# Directive:
Your answer should consist solely of the lines from the one with "Recreate this object" through the one with "to y = RUN_Y.", copied exactly, endpoints included.
##### Records for the exercise #####
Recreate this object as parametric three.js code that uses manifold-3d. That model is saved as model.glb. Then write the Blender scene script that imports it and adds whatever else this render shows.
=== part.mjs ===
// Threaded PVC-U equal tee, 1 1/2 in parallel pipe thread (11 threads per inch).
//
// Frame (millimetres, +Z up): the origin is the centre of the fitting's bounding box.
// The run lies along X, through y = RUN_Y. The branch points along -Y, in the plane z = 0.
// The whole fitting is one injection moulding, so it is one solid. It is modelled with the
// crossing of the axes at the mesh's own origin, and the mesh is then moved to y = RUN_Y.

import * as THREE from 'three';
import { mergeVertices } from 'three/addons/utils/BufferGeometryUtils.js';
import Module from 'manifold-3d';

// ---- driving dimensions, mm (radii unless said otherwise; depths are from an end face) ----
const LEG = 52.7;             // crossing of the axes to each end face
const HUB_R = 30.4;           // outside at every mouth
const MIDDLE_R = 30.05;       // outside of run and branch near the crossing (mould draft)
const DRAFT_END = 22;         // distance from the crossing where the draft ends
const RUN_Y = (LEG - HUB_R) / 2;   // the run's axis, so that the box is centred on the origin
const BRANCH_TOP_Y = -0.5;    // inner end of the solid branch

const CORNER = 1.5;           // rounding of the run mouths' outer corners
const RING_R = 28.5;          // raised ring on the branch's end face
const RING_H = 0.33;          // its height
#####
##### Records for the exercise #####
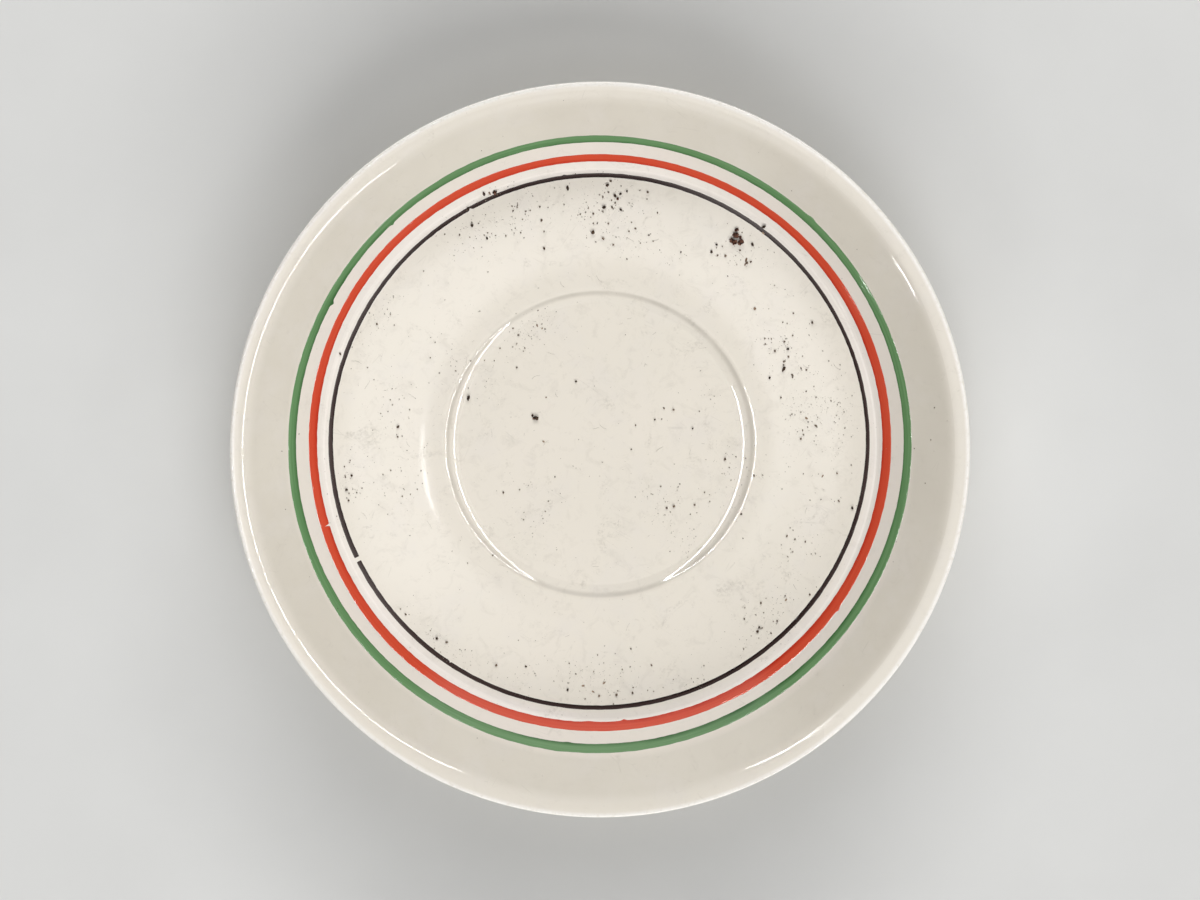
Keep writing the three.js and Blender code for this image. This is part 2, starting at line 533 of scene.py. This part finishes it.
#####
# Expected answer:
Recreate this object as parametric three.js code that uses manifold-3d. That model is saved as model.glb. Then write the Blender scene script that imports it and adds whatever else this render shows.
=== part.mjs ===
// Threaded PVC-U equal tee, 1 1/2 in parallel pipe thread (11 threads per inch).
//
// Frame (millimetres, +Z up): the origin is the centre of the fitting's bounding box.
// The run lies along X, through y = RUN_Y. The branch points along -Y, in the plane z = 0.
// The whole fitting is one injection moulding, so it is one solid. It is modelled with the
// crossing of the axes at the mesh's own origin, and the mesh is then moved to y = RUN_Y.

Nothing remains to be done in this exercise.